**TO DO:** For this exercise, write out exactly, and only, the lines running from the line that contains "Write the build123d" through the line that contains "BROW_LINE_WIDTH = 0.35".

* BEGIN *

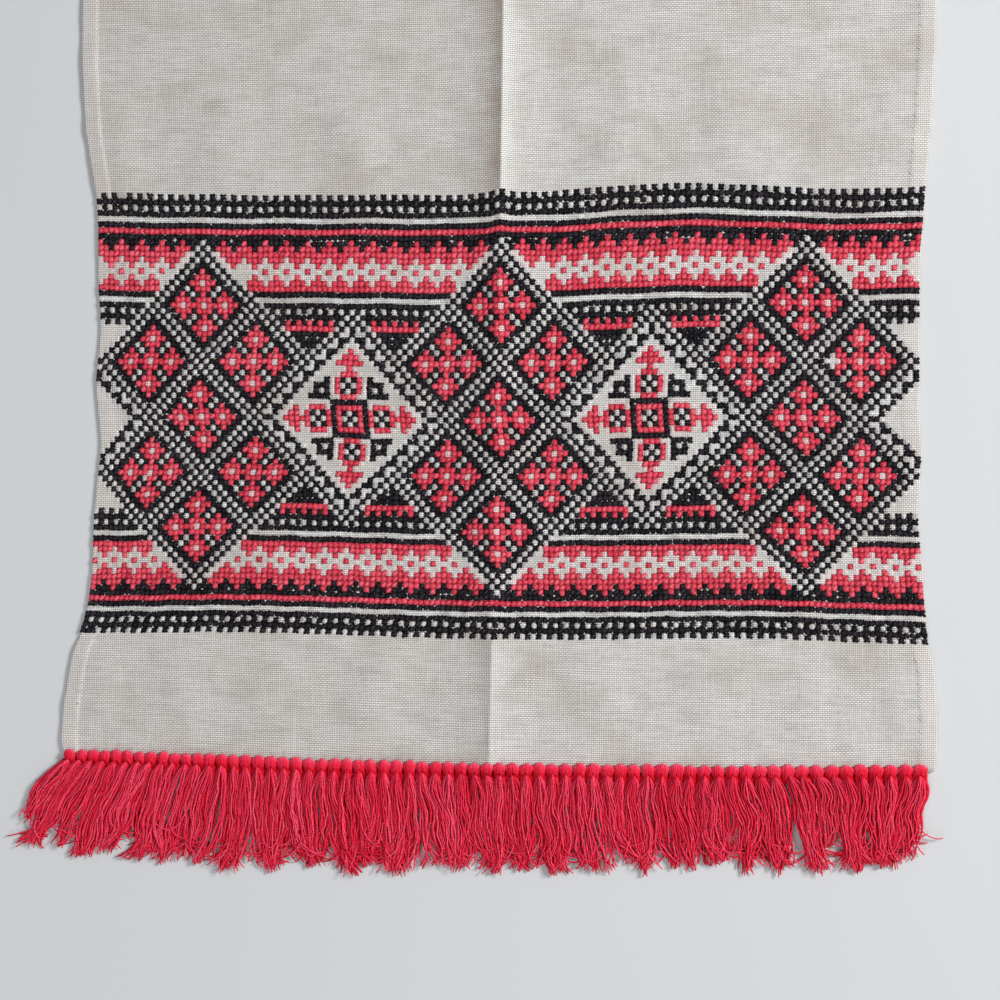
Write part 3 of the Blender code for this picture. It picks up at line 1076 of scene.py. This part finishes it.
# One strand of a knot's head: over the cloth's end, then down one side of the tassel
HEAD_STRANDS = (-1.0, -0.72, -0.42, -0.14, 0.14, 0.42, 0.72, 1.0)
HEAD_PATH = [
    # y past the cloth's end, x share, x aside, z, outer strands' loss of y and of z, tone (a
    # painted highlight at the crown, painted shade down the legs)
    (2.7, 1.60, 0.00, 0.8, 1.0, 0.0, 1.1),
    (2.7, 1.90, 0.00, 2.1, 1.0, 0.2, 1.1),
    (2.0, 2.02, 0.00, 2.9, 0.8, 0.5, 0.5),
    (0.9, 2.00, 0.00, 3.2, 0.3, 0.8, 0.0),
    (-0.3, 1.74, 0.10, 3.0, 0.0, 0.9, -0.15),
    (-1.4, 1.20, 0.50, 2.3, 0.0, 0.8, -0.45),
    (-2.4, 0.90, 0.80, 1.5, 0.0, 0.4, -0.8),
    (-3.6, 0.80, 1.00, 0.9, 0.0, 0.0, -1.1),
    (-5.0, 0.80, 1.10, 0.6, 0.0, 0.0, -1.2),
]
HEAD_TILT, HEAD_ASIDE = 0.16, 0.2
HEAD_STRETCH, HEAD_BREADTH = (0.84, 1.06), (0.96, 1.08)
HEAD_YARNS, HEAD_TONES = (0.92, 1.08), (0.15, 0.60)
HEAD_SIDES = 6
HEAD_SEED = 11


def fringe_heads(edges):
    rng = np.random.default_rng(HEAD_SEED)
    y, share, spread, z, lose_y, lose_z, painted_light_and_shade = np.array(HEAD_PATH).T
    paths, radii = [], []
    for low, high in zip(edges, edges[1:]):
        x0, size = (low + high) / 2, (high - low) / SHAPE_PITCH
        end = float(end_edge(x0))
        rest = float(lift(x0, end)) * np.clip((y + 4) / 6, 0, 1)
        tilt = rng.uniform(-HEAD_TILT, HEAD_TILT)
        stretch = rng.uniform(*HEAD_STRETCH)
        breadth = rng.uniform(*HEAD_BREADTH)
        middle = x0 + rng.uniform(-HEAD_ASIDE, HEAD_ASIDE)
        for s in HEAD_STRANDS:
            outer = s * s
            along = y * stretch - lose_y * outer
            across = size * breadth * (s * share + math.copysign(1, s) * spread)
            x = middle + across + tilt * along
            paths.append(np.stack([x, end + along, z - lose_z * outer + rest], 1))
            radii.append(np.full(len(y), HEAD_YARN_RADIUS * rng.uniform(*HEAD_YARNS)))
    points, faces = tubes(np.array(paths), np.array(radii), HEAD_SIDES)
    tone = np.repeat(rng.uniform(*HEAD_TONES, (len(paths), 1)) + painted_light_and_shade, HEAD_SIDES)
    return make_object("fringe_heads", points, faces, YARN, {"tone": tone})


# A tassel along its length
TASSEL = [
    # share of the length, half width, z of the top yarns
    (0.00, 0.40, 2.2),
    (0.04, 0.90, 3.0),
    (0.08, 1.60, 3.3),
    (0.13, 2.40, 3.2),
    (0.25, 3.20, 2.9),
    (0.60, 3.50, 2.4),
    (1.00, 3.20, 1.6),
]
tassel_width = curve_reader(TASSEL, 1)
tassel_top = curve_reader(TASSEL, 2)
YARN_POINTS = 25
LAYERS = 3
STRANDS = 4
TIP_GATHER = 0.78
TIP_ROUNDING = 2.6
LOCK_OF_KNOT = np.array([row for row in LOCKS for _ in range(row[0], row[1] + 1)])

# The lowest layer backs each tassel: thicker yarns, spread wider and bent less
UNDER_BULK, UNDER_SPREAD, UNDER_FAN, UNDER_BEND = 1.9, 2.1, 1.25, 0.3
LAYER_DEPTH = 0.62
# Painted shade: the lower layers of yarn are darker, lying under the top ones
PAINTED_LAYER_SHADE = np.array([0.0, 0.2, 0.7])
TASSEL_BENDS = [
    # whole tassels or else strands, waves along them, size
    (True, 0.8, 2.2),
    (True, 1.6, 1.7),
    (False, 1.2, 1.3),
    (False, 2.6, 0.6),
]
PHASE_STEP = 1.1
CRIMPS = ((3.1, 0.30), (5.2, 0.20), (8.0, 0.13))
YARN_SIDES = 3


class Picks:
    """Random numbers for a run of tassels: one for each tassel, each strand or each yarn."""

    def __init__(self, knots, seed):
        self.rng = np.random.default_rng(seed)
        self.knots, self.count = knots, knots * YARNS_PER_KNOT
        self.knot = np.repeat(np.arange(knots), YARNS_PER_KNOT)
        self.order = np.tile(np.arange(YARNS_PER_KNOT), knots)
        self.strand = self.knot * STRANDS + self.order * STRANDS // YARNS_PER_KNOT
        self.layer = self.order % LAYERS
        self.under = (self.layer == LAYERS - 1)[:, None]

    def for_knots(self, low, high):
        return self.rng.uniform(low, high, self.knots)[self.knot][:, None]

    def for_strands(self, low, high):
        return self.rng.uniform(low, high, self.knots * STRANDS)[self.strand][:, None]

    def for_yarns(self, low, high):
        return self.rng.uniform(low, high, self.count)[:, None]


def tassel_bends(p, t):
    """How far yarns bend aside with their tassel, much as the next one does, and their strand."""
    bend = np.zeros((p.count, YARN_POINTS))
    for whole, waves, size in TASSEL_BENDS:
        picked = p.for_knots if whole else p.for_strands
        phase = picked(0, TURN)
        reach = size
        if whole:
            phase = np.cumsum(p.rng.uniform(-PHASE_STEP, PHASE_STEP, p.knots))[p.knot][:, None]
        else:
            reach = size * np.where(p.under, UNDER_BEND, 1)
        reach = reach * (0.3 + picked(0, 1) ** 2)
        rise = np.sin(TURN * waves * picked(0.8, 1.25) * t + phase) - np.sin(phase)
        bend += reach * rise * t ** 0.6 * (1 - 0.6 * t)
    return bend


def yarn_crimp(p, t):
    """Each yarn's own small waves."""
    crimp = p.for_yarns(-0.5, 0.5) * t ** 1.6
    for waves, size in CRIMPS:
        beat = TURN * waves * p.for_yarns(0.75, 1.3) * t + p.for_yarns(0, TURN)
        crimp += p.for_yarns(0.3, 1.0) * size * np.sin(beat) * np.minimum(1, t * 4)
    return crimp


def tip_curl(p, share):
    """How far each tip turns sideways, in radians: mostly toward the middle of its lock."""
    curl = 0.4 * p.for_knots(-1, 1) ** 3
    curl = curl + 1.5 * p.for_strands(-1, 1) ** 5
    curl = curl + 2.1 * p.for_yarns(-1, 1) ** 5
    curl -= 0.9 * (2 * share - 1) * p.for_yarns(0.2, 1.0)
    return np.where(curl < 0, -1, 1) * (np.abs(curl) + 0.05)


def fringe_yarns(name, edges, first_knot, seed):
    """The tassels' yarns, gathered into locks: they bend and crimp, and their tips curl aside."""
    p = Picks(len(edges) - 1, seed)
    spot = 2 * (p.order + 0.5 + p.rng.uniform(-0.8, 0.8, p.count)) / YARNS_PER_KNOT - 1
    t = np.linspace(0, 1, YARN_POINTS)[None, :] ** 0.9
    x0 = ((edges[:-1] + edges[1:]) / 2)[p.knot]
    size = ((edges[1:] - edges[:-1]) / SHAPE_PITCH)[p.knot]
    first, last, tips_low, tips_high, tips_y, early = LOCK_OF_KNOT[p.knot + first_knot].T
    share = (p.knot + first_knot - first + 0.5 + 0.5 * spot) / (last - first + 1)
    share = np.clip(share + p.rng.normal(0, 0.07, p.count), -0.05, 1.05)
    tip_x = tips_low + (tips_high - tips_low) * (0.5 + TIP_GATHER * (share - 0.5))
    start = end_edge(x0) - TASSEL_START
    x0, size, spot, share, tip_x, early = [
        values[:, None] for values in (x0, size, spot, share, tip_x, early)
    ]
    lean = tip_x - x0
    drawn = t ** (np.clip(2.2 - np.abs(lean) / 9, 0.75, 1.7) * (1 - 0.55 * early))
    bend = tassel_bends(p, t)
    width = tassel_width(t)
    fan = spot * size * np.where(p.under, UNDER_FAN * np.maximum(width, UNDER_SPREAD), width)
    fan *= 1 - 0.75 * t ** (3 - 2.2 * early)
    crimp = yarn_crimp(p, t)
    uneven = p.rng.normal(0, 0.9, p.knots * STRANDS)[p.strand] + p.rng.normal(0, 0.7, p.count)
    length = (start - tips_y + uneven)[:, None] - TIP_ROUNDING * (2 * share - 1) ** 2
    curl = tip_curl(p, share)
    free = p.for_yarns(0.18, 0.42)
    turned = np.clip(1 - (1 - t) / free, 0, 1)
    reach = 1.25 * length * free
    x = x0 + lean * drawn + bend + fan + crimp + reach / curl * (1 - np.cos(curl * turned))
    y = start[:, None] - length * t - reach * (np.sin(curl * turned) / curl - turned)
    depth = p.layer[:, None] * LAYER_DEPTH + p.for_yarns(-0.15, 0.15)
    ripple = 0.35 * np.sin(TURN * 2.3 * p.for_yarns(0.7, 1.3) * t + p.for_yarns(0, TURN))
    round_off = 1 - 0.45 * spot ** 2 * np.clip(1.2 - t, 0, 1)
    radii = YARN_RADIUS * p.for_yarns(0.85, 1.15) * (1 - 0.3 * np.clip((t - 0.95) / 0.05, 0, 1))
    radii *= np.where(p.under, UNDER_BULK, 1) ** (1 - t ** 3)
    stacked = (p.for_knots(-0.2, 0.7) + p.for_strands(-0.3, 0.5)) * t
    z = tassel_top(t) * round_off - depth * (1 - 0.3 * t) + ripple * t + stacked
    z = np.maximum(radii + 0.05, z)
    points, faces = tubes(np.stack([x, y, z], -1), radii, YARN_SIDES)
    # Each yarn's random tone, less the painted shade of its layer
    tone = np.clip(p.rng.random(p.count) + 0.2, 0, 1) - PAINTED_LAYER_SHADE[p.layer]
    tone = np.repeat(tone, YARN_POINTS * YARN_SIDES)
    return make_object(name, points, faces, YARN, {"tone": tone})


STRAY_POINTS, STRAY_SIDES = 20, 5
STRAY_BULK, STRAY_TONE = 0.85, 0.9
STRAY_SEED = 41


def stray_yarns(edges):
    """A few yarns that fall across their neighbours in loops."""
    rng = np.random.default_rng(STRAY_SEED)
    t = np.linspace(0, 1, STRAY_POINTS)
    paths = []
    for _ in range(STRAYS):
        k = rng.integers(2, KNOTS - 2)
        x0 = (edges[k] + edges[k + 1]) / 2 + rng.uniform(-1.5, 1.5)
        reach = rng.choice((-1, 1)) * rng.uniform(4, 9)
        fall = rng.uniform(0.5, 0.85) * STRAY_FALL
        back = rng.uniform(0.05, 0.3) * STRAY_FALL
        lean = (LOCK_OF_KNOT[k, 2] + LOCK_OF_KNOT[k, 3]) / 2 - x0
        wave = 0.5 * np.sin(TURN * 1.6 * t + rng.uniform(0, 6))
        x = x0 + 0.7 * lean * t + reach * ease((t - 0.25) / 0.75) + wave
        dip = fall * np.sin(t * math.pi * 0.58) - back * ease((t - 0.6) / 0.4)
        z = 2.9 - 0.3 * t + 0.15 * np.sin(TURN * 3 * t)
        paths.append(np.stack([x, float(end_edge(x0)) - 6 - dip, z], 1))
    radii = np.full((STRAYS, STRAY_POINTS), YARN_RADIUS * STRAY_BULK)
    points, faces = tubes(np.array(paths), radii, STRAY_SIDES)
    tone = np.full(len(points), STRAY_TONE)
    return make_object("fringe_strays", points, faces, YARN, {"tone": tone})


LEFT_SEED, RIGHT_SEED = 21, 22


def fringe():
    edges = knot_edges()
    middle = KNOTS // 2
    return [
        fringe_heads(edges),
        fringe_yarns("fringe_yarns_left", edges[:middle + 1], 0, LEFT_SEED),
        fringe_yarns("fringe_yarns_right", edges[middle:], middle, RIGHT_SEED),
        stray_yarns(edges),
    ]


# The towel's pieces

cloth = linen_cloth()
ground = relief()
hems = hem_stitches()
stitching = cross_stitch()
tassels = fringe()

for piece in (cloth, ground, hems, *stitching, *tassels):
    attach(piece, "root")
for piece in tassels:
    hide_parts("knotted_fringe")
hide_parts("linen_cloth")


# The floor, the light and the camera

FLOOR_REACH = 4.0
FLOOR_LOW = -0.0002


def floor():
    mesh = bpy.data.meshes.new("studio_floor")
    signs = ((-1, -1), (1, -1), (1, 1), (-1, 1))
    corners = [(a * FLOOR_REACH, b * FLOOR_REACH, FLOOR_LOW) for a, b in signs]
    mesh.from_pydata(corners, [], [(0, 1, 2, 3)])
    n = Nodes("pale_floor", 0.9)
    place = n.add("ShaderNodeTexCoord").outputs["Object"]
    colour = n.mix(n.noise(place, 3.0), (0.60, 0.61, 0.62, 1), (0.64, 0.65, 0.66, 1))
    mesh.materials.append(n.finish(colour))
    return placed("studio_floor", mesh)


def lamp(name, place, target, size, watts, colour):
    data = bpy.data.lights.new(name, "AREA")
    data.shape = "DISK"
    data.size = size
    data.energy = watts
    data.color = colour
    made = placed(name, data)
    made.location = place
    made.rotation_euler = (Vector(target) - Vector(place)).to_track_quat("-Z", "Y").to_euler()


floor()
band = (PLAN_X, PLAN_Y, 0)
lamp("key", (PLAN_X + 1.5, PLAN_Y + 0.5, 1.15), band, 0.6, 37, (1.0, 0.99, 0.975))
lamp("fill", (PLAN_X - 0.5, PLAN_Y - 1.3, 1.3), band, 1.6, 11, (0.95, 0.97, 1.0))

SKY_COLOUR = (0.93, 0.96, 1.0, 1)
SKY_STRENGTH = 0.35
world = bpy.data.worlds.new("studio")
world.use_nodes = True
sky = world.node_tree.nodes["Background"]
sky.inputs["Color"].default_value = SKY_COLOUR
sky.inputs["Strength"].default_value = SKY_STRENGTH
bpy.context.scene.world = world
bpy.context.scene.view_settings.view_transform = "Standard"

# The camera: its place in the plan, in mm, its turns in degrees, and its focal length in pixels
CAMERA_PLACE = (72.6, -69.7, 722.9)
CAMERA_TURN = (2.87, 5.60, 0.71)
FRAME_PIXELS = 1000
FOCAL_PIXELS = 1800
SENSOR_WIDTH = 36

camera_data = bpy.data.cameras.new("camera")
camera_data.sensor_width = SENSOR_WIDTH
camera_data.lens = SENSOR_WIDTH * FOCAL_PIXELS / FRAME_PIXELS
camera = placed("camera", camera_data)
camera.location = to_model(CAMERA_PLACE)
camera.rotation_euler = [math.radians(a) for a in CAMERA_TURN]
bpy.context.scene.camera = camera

* END *
* BEGIN *

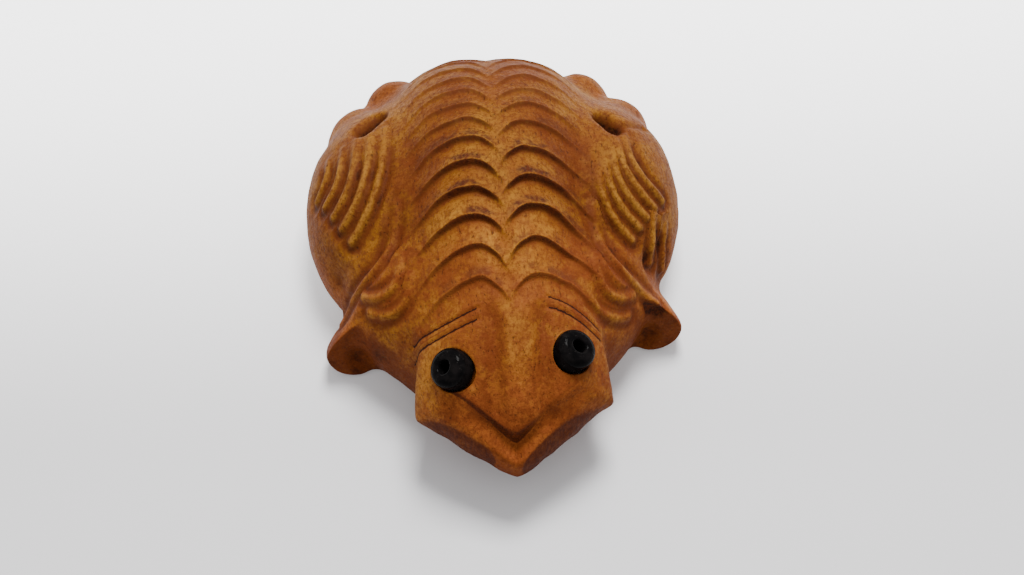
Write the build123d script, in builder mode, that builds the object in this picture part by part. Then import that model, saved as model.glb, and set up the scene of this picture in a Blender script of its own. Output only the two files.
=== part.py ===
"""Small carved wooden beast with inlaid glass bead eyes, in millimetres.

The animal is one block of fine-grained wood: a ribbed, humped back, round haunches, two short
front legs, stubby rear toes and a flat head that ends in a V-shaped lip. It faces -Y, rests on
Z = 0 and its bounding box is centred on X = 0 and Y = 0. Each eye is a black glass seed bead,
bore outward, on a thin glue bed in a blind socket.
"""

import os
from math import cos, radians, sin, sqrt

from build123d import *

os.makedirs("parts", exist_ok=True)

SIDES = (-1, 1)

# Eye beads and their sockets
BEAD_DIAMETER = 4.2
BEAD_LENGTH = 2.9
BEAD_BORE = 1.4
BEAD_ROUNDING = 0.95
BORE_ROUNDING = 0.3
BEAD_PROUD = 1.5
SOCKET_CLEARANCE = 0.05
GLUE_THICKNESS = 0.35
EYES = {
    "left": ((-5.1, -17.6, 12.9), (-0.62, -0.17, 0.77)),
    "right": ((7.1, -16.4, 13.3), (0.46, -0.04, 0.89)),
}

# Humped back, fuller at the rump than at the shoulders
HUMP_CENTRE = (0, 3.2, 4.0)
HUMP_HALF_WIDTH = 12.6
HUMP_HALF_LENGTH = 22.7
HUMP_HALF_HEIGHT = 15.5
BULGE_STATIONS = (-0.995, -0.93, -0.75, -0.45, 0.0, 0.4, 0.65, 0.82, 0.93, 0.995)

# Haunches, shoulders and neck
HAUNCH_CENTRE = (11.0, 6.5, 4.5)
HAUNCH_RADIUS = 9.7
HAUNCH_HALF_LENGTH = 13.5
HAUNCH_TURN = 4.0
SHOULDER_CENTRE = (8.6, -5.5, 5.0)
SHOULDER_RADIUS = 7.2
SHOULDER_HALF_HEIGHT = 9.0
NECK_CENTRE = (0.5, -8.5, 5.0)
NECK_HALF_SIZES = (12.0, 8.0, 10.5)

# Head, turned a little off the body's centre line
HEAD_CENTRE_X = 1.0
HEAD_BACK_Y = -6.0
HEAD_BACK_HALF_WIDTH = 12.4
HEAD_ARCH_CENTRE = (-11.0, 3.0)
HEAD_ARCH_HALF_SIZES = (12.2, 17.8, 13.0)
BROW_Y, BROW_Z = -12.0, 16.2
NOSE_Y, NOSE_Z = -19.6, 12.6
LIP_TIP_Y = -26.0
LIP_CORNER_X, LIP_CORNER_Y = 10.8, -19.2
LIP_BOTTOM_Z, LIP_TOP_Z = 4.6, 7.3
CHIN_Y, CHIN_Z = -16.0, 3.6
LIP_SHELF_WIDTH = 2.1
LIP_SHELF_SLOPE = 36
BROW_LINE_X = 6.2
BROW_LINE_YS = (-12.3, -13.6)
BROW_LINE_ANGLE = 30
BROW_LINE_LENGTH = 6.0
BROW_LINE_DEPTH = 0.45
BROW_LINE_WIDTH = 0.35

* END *

**RESPONSE FOR THIS EXERCISE:**
Write the build123d script, in builder mode, that builds the object in this picture part by part. Then import that model, saved as model.glb, and set up the scene of this picture in a Blender script of its own. Output only the two files.
=== part.py ===
"""Small carved wooden beast with inlaid glass bead eyes, in millimetres.

The animal is one block of fine-grained wood: a ribbed, humped back, round haunches, two short
front legs, stubby rear toes and a flat head that ends in a V-shaped lip. It faces -Y, rests on
Z = 0 and its bounding box is centred on X = 0 and Y = 0. Each eye is a black glass seed bead,
bore outward, on a thin glue bed in a blind socket.
"""

import os
from math import cos, radians, sin, sqrt

from build123d import *

os.makedirs("parts", exist_ok=True)

SIDES = (-1, 1)

# Eye beads and their sockets
BEAD_DIAMETER = 4.2
BEAD_LENGTH = 2.9
BEAD_BORE = 1.4
BEAD_ROUNDING = 0.95
BORE_ROUNDING = 0.3
BEAD_PROUD = 1.5
SOCKET_CLEARANCE = 0.05
GLUE_THICKNESS = 0.35
EYES = {
    "left": ((-5.1, -17.6, 12.9), (-0.62, -0.17, 0.77)),
    "right": ((7.1, -16.4, 13.3), (0.46, -0.04, 0.89)),
}

# Humped back, fuller at the rump than at the shoulders
HUMP_CENTRE = (0, 3.2, 4.0)
HUMP_HALF_WIDTH = 12.6
HUMP_HALF_LENGTH = 22.7
HUMP_HALF_HEIGHT = 15.5
BULGE_STATIONS = (-0.995, -0.93, -0.75, -0.45, 0.0, 0.4, 0.65, 0.82, 0.93, 0.995)

# Haunches, shoulders and neck
HAUNCH_CENTRE = (11.0, 6.5, 4.5)
HAUNCH_RADIUS = 9.7
HAUNCH_HALF_LENGTH = 13.5
HAUNCH_TURN = 4.0
SHOULDER_CENTRE = (8.6, -5.5, 5.0)
SHOULDER_RADIUS = 7.2
SHOULDER_HALF_HEIGHT = 9.0
NECK_CENTRE = (0.5, -8.5, 5.0)
NECK_HALF_SIZES = (12.0, 8.0, 10.5)

# Head, turned a little off the body's centre line
HEAD_CENTRE_X = 1.0
HEAD_BACK_Y = -6.0
HEAD_BACK_HALF_WIDTH = 12.4
HEAD_ARCH_CENTRE = (-11.0, 3.0)
HEAD_ARCH_HALF_SIZES = (12.2, 17.8, 13.0)
BROW_Y, BROW_Z = -12.0, 16.2
NOSE_Y, NOSE_Z = -19.6, 12.6
LIP_TIP_Y = -26.0
LIP_CORNER_X, LIP_CORNER_Y = 10.8, -19.2
LIP_BOTTOM_Z, LIP_TOP_Z = 4.6, 7.3
CHIN_Y, CHIN_Z = -16.0, 3.6
LIP_SHELF_WIDTH = 2.1
LIP_SHELF_SLOPE = 36
BROW_LINE_X = 6.2
BROW_LINE_YS = (-12.3, -13.6)
BROW_LINE_ANGLE = 30
BROW_LINE_LENGTH = 6.0
BROW_LINE_DEPTH = 0.45
BROW_LINE_WIDTH = 0.35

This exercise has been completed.